PROBLEM TO SOLVE
Repeat the material below exactly, line for line.
************
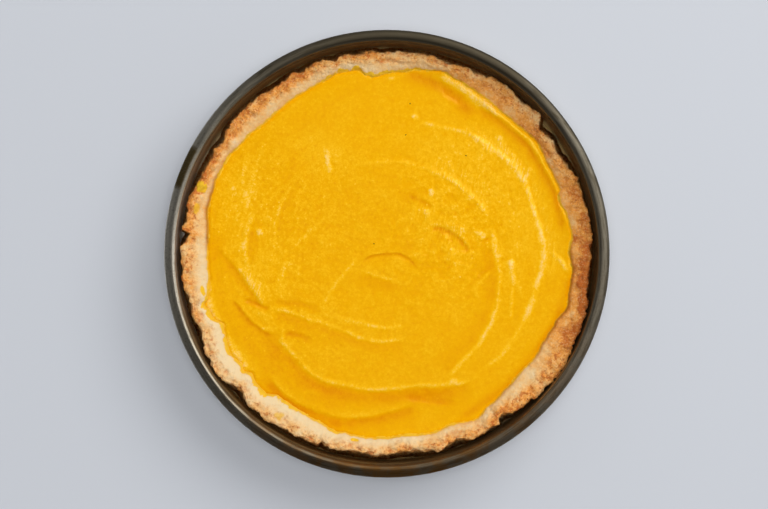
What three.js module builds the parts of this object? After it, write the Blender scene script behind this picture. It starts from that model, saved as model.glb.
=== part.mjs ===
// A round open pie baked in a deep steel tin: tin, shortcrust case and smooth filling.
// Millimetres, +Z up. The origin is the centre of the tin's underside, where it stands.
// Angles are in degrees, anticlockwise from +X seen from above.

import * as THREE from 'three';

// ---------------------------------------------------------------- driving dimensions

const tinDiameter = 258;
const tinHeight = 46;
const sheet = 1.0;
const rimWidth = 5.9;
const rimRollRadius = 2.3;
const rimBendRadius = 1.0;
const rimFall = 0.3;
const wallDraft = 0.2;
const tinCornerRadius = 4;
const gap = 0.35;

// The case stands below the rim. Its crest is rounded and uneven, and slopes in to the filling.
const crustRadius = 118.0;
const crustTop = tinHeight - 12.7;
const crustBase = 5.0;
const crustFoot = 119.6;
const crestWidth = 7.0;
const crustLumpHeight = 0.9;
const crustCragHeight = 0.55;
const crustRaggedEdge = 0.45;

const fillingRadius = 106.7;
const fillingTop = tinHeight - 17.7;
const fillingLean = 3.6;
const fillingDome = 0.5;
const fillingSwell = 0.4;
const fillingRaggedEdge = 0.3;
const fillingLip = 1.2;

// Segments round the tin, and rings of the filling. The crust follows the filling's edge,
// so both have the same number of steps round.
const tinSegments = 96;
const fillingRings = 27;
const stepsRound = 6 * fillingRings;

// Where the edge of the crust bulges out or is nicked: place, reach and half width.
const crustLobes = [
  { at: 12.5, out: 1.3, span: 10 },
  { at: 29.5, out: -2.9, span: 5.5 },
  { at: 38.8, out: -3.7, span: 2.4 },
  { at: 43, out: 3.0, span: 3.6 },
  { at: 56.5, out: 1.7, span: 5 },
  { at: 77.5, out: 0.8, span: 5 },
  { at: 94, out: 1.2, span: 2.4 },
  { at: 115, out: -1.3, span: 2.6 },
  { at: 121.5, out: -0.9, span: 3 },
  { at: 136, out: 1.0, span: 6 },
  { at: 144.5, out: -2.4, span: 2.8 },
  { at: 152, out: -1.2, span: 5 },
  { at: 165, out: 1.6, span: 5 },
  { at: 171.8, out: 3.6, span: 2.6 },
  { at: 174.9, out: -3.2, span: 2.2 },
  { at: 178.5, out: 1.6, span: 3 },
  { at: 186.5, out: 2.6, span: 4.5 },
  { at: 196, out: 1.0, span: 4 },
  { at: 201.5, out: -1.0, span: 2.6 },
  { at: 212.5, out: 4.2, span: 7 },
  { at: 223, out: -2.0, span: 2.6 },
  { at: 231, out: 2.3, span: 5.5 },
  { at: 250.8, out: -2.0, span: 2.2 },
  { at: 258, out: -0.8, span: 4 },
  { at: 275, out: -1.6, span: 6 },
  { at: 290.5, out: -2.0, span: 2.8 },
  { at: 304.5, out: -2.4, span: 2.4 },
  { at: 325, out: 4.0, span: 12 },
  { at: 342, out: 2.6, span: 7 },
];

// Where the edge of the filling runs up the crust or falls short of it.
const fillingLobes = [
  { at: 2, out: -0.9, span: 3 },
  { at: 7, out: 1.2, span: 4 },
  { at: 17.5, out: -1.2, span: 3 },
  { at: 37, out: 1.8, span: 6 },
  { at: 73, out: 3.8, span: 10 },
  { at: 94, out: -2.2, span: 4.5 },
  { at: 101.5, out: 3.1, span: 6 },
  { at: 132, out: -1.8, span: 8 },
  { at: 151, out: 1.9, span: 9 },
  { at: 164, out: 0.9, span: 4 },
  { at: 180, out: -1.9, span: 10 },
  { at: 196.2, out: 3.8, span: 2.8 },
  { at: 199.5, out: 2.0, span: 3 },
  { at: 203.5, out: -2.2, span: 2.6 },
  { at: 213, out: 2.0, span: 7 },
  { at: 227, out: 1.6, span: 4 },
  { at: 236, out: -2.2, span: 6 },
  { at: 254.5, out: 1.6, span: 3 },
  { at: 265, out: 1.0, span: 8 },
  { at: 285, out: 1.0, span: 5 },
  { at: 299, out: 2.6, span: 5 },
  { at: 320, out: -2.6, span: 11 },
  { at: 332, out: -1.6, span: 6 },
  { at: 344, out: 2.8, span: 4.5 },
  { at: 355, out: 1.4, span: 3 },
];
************
TASK OUTPUT
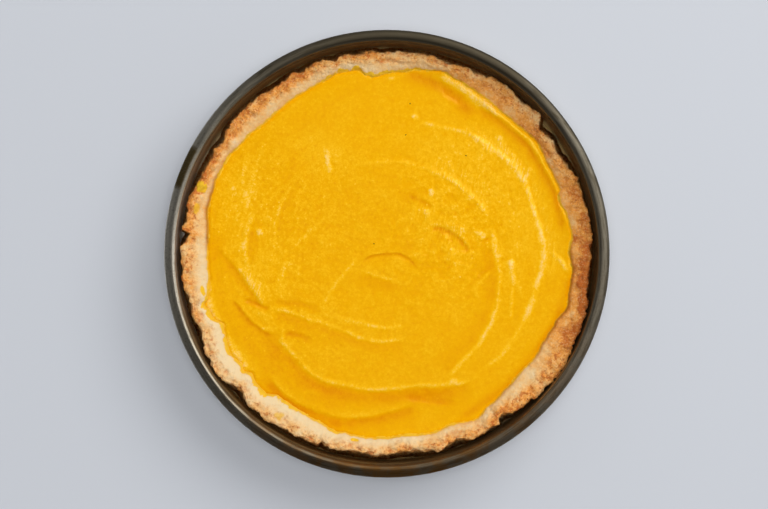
What three.js module builds the parts of this object? After it, write the Blender scene script behind this picture. It starts from that model, saved as model.glb.
=== part.mjs ===
// A round open pie baked in a deep steel tin: tin, shortcrust case and smooth filling.
// Millimetres, +Z up. The origin is the centre of the tin's underside, where it stands.
// Angles are in degrees, anticlockwise from +X seen from above.

import * as THREE from 'three';

// ---------------------------------------------------------------- driving dimensions

const tinDiameter = 258;
const tinHeight = 46;
const sheet = 1.0;
const rimWidth = 5.9;
const rimRollRadius = 2.3;
const rimBendRadius = 1.0;
const rimFall = 0.3;
const wallDraft = 0.2;
const tinCornerRadius = 4;
const gap = 0.35;

// The case stands below the rim. Its crest is rounded and uneven, and slopes in to the filling.
const crustRadius = 118.0;
const crustTop = tinHeight - 12.7;
const crustBase = 5.0;
const crustFoot = 119.6;
const crestWidth = 7.0;
const crustLumpHeight = 0.9;
const crustCragHeight = 0.55;
const crustRaggedEdge = 0.45;

const fillingRadius = 106.7;
const fillingTop = tinHeight - 17.7;
const fillingLean = 3.6;
const fillingDome = 0.5;
const fillingSwell = 0.4;
const fillingRaggedEdge = 0.3;
const fillingLip = 1.2;

// Segments round the tin, and rings of the filling. The crust follows the filling's edge,
// so both have the same number of steps round.
const tinSegments = 96;
const fillingRings = 27;
const stepsRound = 6 * fillingRings;

// Where the edge of the crust bulges out or is nicked: place, reach and half width.
const crustLobes = [
  { at: 12.5, out: 1.3, span: 10 },
  { at: 29.5, out: -2.9, span: 5.5 },
  { at: 38.8, out: -3.7, span: 2.4 },
  { at: 43, out: 3.0, span: 3.6 },
  { at: 56.5, out: 1.7, span: 5 },
  { at: 77.5, out: 0.8, span: 5 },
  { at: 94, out: 1.2, span: 2.4 },
  { at: 115, out: -1.3, span: 2.6 },
  { at: 121.5, out: -0.9, span: 3 },
  { at: 136, out: 1.0, span: 6 },
  { at: 144.5, out: -2.4, span: 2.8 },
  { at: 152, out: -1.2, span: 5 },
  { at: 165, out: 1.6, span: 5 },
  { at: 171.8, out: 3.6, span: 2.6 },
  { at: 174.9, out: -3.2, span: 2.2 },
  { at: 178.5, out: 1.6, span: 3 },
  { at: 186.5, out: 2.6, span: 4.5 },
  { at: 196, out: 1.0, span: 4 },
  { at: 201.5, out: -1.0, span: 2.6 },
  { at: 212.5, out: 4.2, span: 7 },
  { at: 223, out: -2.0, span: 2.6 },
  { at: 231, out: 2.3, span: 5.5 },
  { at: 250.8, out: -2.0, span: 2.2 },
  { at: 258, out: -0.8, span: 4 },
  { at: 275, out: -1.6, span: 6 },
  { at: 290.5, out: -2.0, span: 2.8 },
  { at: 304.5, out: -2.4, span: 2.4 },
  { at: 325, out: 4.0, span: 12 },
  { at: 342, out: 2.6, span: 7 },
];

// Where the edge of the filling runs up the crust or falls short of it.
const fillingLobes = [
  { at: 2, out: -0.9, span: 3 },
  { at: 7, out: 1.2, span: 4 },
  { at: 17.5, out: -1.2, span: 3 },
  { at: 37, out: 1.8, span: 6 },
  { at: 73, out: 3.8, span: 10 },
  { at: 94, out: -2.2, span: 4.5 },
  { at: 101.5, out: 3.1, span: 6 },
  { at: 132, out: -1.8, span: 8 },
  { at: 151, out: 1.9, span: 9 },
  { at: 164, out: 0.9, span: 4 },
  { at: 180, out: -1.9, span: 10 },
  { at: 196.2, out: 3.8, span: 2.8 },
  { at: 199.5, out: 2.0, span: 3 },
  { at: 203.5, out: -2.2, span: 2.6 },
  { at: 213, out: 2.0, span: 7 },
  { at: 227, out: 1.6, span: 4 },
  { at: 236, out: -2.2, span: 6 },
  { at: 254.5, out: 1.6, span: 3 },
  { at: 265, out: 1.0, span: 8 },
  { at: 285, out: 1.0, span: 5 },
  { at: 299, out: 2.6, span: 5 },
  { at: 320, out: -2.6, span: 11 },
  { at: 332, out: -1.6, span: 6 },
  { at: 344, out: 2.8, span: 4.5 },
  { at: 355, out: 1.4, span: 3 },
];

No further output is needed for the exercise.